Date: 2020-07-24 06:36 pm (UTC)
likeadeuce: (Default)
From: [personal profile] likeadeuce
I'm glad you enjoyed watching this, as I am very fond of it, messy thing that it is, though it's SO much a relic of the Obama administration (not to mention the time when LMM started developing it when a cheeky reworking of Founder Worship into a dialogue among nonwhite performers probably seemed like a more intuitive way to come at contested history, than it does now when,putting aside even the current state of our national nightmare, there are very public arguments about how we tell our history, from the 1619 project to all the conflicts around statues and historic renamings).

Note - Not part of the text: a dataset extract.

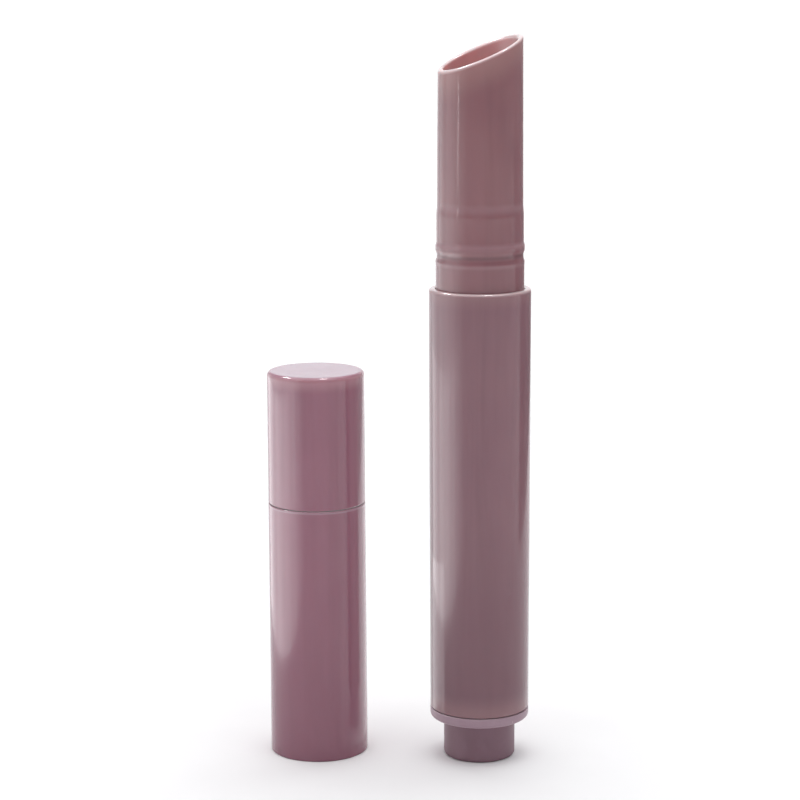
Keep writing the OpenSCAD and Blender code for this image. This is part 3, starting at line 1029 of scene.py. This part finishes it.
@dataclass
class Nozzle:
    """The product tube with its snap bead, its step and its slanted, rounded mouth."""

    mouth_tilt: float = math.radians(23.0)
    mouth_turn: float = math.radians(20.0)
    wall: float = 0.8 * MM
    taper: float = 0.12 * MM
    step_drop: float = 0.1 * MM
    neck_drop: float = 0.09 * MM
    rim_round: float = 0.36 * MM
    bead_middle: float = 5.8 * MM
    bead_length: float = 1.8 * MM
    bead_rise: float = 0.14 * MM
    bead_flat: float = 0.3 * MM
    groove_length: float = 0.45 * MM
    groove_floor: float = 0.15 * MM
    groove_depth: float = 0.13 * MM
    ridge: float = 1.3 * MM
    ridge_rise: float = 0.03 * MM
    step_start: float = 10.2 * MM
    step_length: float = 1.7 * MM
    slant_reach: float = 16.0 * MM
    slant_ease: float = 1.5 * MM
    foot_ease: float = 0.05 * MM
    rim_clear: float = 0.8 * MM
    rim_reach: float = 3.0 * MM
    rim_share: float = 0.2
    rings: int = 12
    segments: int = 192

    def mouth_height(self) -> float:
        """Height of the mouth's centre, from the high side of the CAD nozzle."""
        return span_of("nozzle")[1].z - self._tip_radius() * math.tan(self.mouth_tilt)

    def _tip_radius(self) -> float:
        """Outside radius at the mouth."""
        foot = radius_of("mechanism_case")
        return foot - self.neck_drop - self.step_drop - self.taper

    def _lift(self, x: float, y: float, z: float) -> float:
        """Slants the rings near the mouth.

        Args:
            x: Place across the axis.
            y: Place across the axis.
            z: Height before the slant.

        Returns:
            The height to add.
        """
        reach = self.slant_reach - self.slant_ease
        share = min(max((z - self.mouth_height() + self.slant_reach) / reach, 0.0), 1.0)
        along = x * math.cos(self.mouth_turn) + y * math.sin(self.mouth_turn)
        return along * math.tan(self.mouth_tilt) * share * share * (3.0 - 2.0 * share)

    def build(self, finish: bpy.types.Material, inner: bpy.types.Material) -> None:
        """Builds the nozzle.

        Args:
            finish: Its material.
            inner: Material of the chamber's wall, a lighter copy of the plastic with painted glow for the light that
                reaches through it.
        """
        low, high = span_of("nozzle")
        collar = span_of("outer_sleeve")[1].z
        foot = radius_of("mechanism_case")
        neck = foot - self.neck_drop
        step = neck - self.step_drop
        tip = self._tip_radius()
        chamber = tip - self.wall
        mouth = self.mouth_height()
        bead_low = collar + self.bead_middle - self.bead_length / 2
        groove_low = bead_low - self.groove_length
        step_low = collar + self.step_start
        groove = foot - self.groove_depth
        bead = neck + self.bead_rise
        middle = bead_low + self.bead_length / 2
        ledge, crest = groove_low - self.ridge, groove_low - self.ridge / 2
        outline = [(chamber, low.z), (foot - self.foot_ease, low.z), (foot, low.z + self.foot_ease), (foot, ledge)]
        for start, end in (((foot, ledge), (foot + self.ridge_rise, crest)),
                           ((foot + self.ridge_rise, crest), (groove, groove_low)),
                           ((groove, bead_low - self.groove_floor), (bead, middle - self.bead_flat / 2)),
                           ((bead, middle + self.bead_flat / 2), (neck, bead_low + self.bead_length)),
                           ((neck, step_low), (step, step_low + self.step_length))):
            if start != outline[-1]:
                outline.append(start)
            outline += eased(start, end)
        bottom, top = step_low + self.step_length, mouth - self.rim_clear
        shares = [k / self.rings for k in range(1, self.rings + 1)]
        walls = [(step + (tip - step) * share, bottom + (top - bottom) * share) for share in shares]
        rim = rounded([Corner(tip, mouth - self.rim_reach), Corner(tip, mouth, self.rim_round),
                       Corner(chamber, mouth, self.rim_round), Corner(chamber, mouth - self.rim_reach)])
        inside = [(chamber, top - (top - bottom) * share) for share in shares]
        shell = Lathe(segments=self.segments, lift=self._lift).turn(
            "nozzle_shell", outline + walls + rim[1:-1] + inside)
        dress(shell, finish)
        # Painted glow: the chamber's faces take the lighter chamber material, for light that comes through the wall.
        shade_faces(shell, inner, (0.0, 0.0), chamber + self.rim_share * self.rim_round, low.z, high.z)
        fit(shell, Body.TUBE, Slot.NOZZLE, "nozzle")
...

When this came out I happened to have just read "You Never Forget Your First" by Alexis Coe, which is a not-at-all-reverent bio of Washington that left me with a lot to contend with (she's not even very impressed with the farewell address or Washington's motives for stepping down). There's not really information there that surprised me but it did leave me with a sense of trying to figure out why i want to ask a historian to give me warm fuzzies about historical figures.

Date: 2020-08-27 06:45 am (UTC)
lokifan: London: you can fly (London: you can fly)
From: [personal profile] lokifan
. Washington for all that he was a slave owner - something the musical painstakingly avoids mentioning

I'm sad Cabinet Battle III got cut. It really showed Hamilton's darker side, but also gave him "sir, even you, you have hundreds of slaves/ whose descendants will curse our names when we're safe in our graves" speaking to Washington - so still not acknowledging Mulligan or the Schuylers' slaves, but talking about it re: Washington and connecting it again to the question of legacy and who tells the story, in ways that I think add to it. But! Limited time!

I totally agree re: "we just happen to be in the greatest city in the world". A friend and I agreed it made us think of London, haha, which is home - self-involved of us but it kinda illustrates your point.